### TASK STATEMENT:
Print the listing that follows, character for character.
** Start SOURCE EXCERPT **
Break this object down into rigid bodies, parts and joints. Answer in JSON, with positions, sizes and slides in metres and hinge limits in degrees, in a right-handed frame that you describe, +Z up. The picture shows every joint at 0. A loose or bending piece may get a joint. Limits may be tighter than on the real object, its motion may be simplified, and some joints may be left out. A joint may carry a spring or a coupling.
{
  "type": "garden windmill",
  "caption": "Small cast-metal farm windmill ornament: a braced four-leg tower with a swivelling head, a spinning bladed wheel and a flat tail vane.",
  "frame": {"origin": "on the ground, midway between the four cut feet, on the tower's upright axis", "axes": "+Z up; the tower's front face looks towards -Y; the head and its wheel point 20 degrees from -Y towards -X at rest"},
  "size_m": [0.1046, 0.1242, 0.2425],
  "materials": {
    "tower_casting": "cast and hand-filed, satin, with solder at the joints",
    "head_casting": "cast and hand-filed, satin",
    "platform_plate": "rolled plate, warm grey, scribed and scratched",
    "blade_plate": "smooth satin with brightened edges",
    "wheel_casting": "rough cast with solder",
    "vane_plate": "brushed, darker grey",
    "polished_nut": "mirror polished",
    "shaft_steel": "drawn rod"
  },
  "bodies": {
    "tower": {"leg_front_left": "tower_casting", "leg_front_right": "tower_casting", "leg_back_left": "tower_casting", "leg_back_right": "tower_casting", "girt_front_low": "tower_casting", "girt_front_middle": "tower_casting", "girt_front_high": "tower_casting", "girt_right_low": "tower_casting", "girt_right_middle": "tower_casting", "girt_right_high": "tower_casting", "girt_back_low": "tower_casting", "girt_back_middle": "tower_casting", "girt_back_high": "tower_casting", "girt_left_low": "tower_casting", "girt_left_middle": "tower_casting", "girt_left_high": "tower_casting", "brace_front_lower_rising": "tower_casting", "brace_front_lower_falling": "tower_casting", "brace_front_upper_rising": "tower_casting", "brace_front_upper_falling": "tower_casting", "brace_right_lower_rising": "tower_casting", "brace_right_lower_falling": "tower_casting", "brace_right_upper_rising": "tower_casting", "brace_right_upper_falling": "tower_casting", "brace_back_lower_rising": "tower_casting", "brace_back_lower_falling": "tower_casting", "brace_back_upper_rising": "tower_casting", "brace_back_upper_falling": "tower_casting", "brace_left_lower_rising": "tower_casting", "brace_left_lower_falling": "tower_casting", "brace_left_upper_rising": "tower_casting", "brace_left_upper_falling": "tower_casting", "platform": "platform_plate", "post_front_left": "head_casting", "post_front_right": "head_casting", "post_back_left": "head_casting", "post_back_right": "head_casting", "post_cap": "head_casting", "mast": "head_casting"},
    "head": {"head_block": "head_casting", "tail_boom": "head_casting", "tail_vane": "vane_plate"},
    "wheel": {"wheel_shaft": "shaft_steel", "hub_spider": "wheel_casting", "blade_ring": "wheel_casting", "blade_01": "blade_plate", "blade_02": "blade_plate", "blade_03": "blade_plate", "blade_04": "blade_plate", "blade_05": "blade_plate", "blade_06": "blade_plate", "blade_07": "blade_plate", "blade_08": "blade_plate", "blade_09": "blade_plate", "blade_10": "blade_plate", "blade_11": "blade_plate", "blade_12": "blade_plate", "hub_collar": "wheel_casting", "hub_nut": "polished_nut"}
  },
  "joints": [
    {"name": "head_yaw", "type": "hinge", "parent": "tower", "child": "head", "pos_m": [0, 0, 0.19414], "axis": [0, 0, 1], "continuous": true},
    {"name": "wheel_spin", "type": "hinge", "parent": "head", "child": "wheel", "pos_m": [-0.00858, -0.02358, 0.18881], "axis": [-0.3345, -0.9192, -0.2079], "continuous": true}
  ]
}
** End SOURCE EXCERPT **
### SOLUTION FOR THIS TASK:
Break this object down into rigid bodies, parts and joints. Answer in JSON, with positions, sizes and slides in metres and hinge limits in degrees, in a right-handed frame that you describe, +Z up. The picture shows every joint at 0. A loose or bending piece may get a joint. Limits may be tighter than on the real object, its motion may be simplified, and some joints may be left out. A joint may carry a spring or a coupling.
{
  "type": "garden windmill",
  "caption": "Small cast-metal farm windmill ornament: a braced four-leg tower with a swivelling head, a spinning bladed wheel and a flat tail vane.",
  "frame": {"origin": "on the ground, midway between the four cut feet, on the tower's upright axis", "axes": "+Z up; the tower's front face looks towards -Y; the head and its wheel point 20 degrees from -Y towards -X at rest"},
  "size_m": [0.1046, 0.1242, 0.2425],
  "materials": {
    "tower_casting": "cast and hand-filed, satin, with solder at the joints",
    "head_casting": "cast and hand-filed, satin",
    "platform_plate": "rolled plate, warm grey, scribed and scratched",
    "blade_plate": "smooth satin with brightened edges",
    "wheel_casting": "rough cast with solder",
    "vane_plate": "brushed, darker grey",
    "polished_nut": "mirror polished",
    "shaft_steel": "drawn rod"
  },
  "bodies": {
    "tower": {"leg_front_left": "tower_casting", "leg_front_right": "tower_casting", "leg_back_left": "tower_casting", "leg_back_right": "tower_casting", "girt_front_low": "tower_casting", "girt_front_middle": "tower_casting", "girt_front_high": "tower_casting", "girt_right_low": "tower_casting", "girt_right_middle": "tower_casting", "girt_right_high": "tower_casting", "girt_back_low": "tower_casting", "girt_back_middle": "tower_casting", "girt_back_high": "tower_casting", "girt_left_low": "tower_casting", "girt_left_middle": "tower_casting", "girt_left_high": "tower_casting", "brace_front_lower_rising": "tower_casting", "brace_front_lower_falling": "tower_casting", "brace_front_upper_rising": "tower_casting", "brace_front_upper_falling": "tower_casting", "brace_right_lower_rising": "tower_casting", "brace_right_lower_falling": "tower_casting", "brace_right_upper_rising": "tower_casting", "brace_right_upper_falling": "tower_casting", "brace_back_lower_rising": "tower_casting", "brace_back_lower_falling": "tower_casting", "brace_back_upper_rising": "tower_casting", "brace_back_upper_falling": "tower_casting", "brace_left_lower_rising": "tower_casting", "brace_left_lower_falling": "tower_casting", "brace_left_upper_rising": "tower_casting", "brace_left_upper_falling": "tower_casting", "platform": "platform_plate", "post_front_left": "head_casting", "post_front_right": "head_casting", "post_back_left": "head_casting", "post_back_right": "head_casting", "post_cap": "head_casting", "mast": "head_casting"},
    "head": {"head_block": "head_casting", "tail_boom": "head_casting", "tail_vane": "vane_plate"},
    "wheel": {"wheel_shaft": "shaft_steel", "hub_spider": "wheel_casting", "blade_ring": "wheel_casting", "blade_01": "blade_plate", "blade_02": "blade_plate", "blade_03": "blade_plate", "blade_04": "blade_plate", "blade_05": "blade_plate", "blade_06": "blade_plate", "blade_07": "blade_plate", "blade_08": "blade_plate", "blade_09": "blade_plate", "blade_10": "blade_plate", "blade_11": "blade_plate", "blade_12": "blade_plate", "hub_collar": "wheel_casting", "hub_nut": "polished_nut"}
  },
  "joints": [
    {"name": "head_yaw", "type": "hinge", "parent": "tower", "child": "head", "pos_m": [0, 0, 0.19414], "axis": [0, 0, 1], "continuous": true},
    {"name": "wheel_spin", "type": "hinge", "parent": "head", "child": "wheel", "pos_m": [-0.00858, -0.02358, 0.18881], "axis": [-0.3345, -0.9192, -0.2079], "continuous": true}
  ]
}